If we can’t ‘eradicate the bias’ — how do we close the funding gap?
Join Ambition AM for a powerful event on closing the gender funding gap, where female entrepreneurs share their experiences, challenges and insights.
If Britain wants economic growth, there must be a “generational shift” in the allocation of capital in order to give women in business a fair playing field.
That’s the view of one of the leading entrepreneurs behind the government-backed task force charged with building the world’s largest funding pot of £250m for female entrepreneurs in the UK.
Speaking at the Ambition AM Accelerator event in London, Debbie Wosskow, co-chair of the Invest in Women Taskforce, said the team’s mission is “to change the conversation for female founders in the UK.”
That said, the team believes that in order to create this change, more women need to back women because “a female investor is twice as likely to back a woman.”
Currently, only 11 per cent of senior investment roles at UK firms are held by women, according to data collected by Beauhurst, and just 14 per cent of UK angel investors are female.
What benefit would this have — for women and the economy?
The 2022 Rose Review of Entrepreneurship found that if women started and scaled businesses at the same pace as men, it could add up to £250bn in economic benefits.
Despite the valiant efforts made over the past decade to address the lack of finance available to female-led businesses, the gender funding gap has remained a pressing issue.
The statistics have worsened. Out of the total £8bn of equity given out so far this year, female founders received just 1.8 per cent (£145m) down from 2.5 per cent last year.
That number rose to 86.3 per cent (£6.92bn) for all male teams, up from 80.3 per cent the year prior.
“There’s some structural issues that are driving that,” Wosskow said. Especially given that much of it was put into AI, and according to recent data from Beauhurst, only 12.7 per cent of AI founders are women.
“A lot of the investments this year have gone into AI… and many of those AI rounds were later stage rounds, and women do not raise capital beyond series B – very, very, very, very few women,” Wosskow added.
“It takes a direct intervention — otherwise, we keep slipping down any global league table about female entrepreneurs getting backed.”
What can be done within the room?
Wosskow was joined by Avion Gray, co-founder of wealth-building platform Belong.
Gray, a former investment banker, co-founded Belong in 2021 with Samantha Rosenberg, a former behavioural economist, to educate, inform and empower young investors.
The platform launched earlier this year, emerging from stealth mode after securing £2.95m in pre-seed funding.
On the topic of successfully fundraising, Gray said it’s crucial to remember what a room full of investors – whether that be men or women – are looking for: patterns and track records.
They’re [investors] looking for patterns, and when you think about female founders… There’s not an easy pattern.
“They’re [investors] looking for patterns, and when you think about female founders… There’s not an easy pattern,” Gray said.
She added: “So they’re looking and they’re thinking, all right, can I think of a massively successful fintech business that’s scaled massively[and] that’s run by somebody who looks like Avion?

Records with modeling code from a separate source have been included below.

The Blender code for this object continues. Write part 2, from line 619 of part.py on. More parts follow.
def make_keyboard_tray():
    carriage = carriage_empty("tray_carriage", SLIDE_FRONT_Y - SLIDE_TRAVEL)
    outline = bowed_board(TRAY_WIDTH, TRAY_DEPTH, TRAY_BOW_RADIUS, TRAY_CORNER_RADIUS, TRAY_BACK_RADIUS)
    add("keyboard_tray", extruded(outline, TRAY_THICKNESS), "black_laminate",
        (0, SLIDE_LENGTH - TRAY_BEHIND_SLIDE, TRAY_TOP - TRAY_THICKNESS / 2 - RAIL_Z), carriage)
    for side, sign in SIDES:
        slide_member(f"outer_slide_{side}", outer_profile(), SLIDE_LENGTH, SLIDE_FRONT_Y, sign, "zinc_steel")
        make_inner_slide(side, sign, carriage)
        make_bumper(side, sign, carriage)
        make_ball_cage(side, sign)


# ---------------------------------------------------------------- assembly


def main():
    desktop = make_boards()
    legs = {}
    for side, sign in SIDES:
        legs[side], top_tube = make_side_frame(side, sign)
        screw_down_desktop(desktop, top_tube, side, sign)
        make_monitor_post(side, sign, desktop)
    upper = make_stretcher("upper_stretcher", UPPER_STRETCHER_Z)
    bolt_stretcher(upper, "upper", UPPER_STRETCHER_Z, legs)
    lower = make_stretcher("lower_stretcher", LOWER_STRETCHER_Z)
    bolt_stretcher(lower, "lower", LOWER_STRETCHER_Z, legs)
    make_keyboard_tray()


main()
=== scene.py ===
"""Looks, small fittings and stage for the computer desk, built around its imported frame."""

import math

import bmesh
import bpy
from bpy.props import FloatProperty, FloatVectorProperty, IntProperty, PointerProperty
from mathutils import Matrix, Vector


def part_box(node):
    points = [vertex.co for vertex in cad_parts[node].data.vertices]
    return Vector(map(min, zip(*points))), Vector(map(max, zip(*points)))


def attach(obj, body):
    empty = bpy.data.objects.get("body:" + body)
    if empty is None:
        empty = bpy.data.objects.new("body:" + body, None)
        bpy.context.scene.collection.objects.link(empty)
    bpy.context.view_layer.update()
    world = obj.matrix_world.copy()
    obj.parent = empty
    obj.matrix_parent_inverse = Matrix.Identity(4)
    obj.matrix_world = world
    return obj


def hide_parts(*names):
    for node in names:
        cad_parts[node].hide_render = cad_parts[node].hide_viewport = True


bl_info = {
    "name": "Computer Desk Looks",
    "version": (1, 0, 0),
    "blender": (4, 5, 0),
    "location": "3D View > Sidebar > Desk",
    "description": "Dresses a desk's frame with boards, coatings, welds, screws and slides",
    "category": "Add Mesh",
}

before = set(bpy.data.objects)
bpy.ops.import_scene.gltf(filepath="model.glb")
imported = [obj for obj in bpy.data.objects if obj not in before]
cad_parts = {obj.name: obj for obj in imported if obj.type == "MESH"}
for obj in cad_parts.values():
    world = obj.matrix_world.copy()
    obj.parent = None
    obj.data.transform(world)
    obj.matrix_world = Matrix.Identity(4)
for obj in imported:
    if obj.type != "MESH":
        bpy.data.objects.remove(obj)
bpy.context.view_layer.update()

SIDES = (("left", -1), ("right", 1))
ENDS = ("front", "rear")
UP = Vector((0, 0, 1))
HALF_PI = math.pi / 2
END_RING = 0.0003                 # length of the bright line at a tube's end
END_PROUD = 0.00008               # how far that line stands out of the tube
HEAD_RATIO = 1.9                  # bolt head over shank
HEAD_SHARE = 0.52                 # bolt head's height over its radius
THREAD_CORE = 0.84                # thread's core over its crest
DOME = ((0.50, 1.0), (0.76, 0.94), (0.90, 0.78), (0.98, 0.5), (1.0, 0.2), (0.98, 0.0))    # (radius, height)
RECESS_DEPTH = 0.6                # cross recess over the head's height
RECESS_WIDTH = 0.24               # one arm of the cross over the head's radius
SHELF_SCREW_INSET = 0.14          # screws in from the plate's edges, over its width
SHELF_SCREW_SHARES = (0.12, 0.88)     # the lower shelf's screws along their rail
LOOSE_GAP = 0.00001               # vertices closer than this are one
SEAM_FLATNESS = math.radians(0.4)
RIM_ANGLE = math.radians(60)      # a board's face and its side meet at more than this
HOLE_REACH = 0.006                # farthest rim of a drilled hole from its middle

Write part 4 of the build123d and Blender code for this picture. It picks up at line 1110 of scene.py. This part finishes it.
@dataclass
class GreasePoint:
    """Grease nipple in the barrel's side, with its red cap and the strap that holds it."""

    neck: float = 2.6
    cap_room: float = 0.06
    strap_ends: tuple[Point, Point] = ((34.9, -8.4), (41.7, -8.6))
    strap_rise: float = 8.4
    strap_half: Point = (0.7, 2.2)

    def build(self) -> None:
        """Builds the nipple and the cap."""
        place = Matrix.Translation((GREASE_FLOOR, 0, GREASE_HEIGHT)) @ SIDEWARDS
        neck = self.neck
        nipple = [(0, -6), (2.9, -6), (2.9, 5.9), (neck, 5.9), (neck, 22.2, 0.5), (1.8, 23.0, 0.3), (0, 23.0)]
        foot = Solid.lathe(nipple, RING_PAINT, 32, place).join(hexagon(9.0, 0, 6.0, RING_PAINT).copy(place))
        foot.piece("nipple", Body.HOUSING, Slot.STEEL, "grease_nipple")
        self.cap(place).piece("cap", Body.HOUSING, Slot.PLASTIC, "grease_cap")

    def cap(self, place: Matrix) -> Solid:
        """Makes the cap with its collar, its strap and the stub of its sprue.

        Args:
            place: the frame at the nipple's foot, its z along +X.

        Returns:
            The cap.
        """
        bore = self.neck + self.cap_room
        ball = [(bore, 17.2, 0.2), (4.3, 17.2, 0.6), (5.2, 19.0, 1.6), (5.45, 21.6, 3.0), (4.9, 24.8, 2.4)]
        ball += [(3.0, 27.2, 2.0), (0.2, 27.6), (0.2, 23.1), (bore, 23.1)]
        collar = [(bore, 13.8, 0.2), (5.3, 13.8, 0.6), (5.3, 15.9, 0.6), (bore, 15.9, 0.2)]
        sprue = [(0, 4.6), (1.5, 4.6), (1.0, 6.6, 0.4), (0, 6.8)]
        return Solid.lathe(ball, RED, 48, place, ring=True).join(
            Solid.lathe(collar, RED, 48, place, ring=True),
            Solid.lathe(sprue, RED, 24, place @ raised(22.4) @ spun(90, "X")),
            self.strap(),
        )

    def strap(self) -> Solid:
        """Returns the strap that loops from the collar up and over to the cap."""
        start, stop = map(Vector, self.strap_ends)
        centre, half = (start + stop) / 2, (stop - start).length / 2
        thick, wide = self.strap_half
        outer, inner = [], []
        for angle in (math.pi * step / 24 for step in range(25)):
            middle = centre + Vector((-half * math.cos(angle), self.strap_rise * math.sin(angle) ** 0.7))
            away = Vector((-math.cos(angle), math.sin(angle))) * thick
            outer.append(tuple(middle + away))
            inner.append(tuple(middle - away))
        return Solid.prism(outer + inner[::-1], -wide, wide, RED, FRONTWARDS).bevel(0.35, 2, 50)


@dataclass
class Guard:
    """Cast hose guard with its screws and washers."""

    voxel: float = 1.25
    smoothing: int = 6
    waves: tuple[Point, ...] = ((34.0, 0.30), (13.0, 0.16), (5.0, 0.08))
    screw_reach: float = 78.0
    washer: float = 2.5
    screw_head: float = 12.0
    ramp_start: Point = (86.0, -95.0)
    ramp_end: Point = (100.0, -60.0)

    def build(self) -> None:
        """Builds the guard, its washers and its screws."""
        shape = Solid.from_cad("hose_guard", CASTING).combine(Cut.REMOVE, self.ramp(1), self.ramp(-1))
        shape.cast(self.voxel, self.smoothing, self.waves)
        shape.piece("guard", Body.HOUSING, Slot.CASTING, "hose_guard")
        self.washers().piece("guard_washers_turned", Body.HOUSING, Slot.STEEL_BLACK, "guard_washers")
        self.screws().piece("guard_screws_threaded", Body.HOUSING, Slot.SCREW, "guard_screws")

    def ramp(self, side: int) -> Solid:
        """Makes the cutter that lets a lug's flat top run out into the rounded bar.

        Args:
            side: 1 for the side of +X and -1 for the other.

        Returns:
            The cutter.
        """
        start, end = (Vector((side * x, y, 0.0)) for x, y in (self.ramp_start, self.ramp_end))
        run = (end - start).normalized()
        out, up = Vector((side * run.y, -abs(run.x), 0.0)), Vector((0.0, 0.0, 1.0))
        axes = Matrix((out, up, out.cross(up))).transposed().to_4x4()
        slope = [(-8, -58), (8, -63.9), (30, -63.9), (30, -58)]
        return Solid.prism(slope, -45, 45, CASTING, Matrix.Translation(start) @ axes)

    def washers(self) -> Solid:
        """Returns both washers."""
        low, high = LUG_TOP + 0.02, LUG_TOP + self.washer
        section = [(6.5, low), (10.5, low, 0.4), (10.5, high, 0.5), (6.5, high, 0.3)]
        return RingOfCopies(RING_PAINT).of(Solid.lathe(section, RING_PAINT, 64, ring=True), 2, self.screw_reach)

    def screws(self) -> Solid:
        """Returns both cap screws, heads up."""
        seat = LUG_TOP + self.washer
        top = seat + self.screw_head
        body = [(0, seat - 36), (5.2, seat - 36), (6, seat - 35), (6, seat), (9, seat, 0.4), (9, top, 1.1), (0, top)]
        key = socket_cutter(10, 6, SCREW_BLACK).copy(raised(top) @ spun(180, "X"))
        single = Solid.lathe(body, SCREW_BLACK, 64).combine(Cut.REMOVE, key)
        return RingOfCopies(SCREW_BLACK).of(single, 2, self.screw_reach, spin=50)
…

“There’s not going to be one – in the pattern box, we struggle.
“If you don’t tick the box on pattern, they’re looking for a track record – a really solid track record – and if you’re a first time founder, that’s harder, right?”
Her advice, however, would be to be narrowing in on relatability – filling the gaps with advisers and co-founders who hold skills and experience that otherwise might be lacking.
“We won’t ever eradicate the bias, but [we must] try to neutralise it as much as possible very early on,” Gray said.
“It’s a thing until it stops being a thing, but we have to be deliberate about this and it’s going to take time.”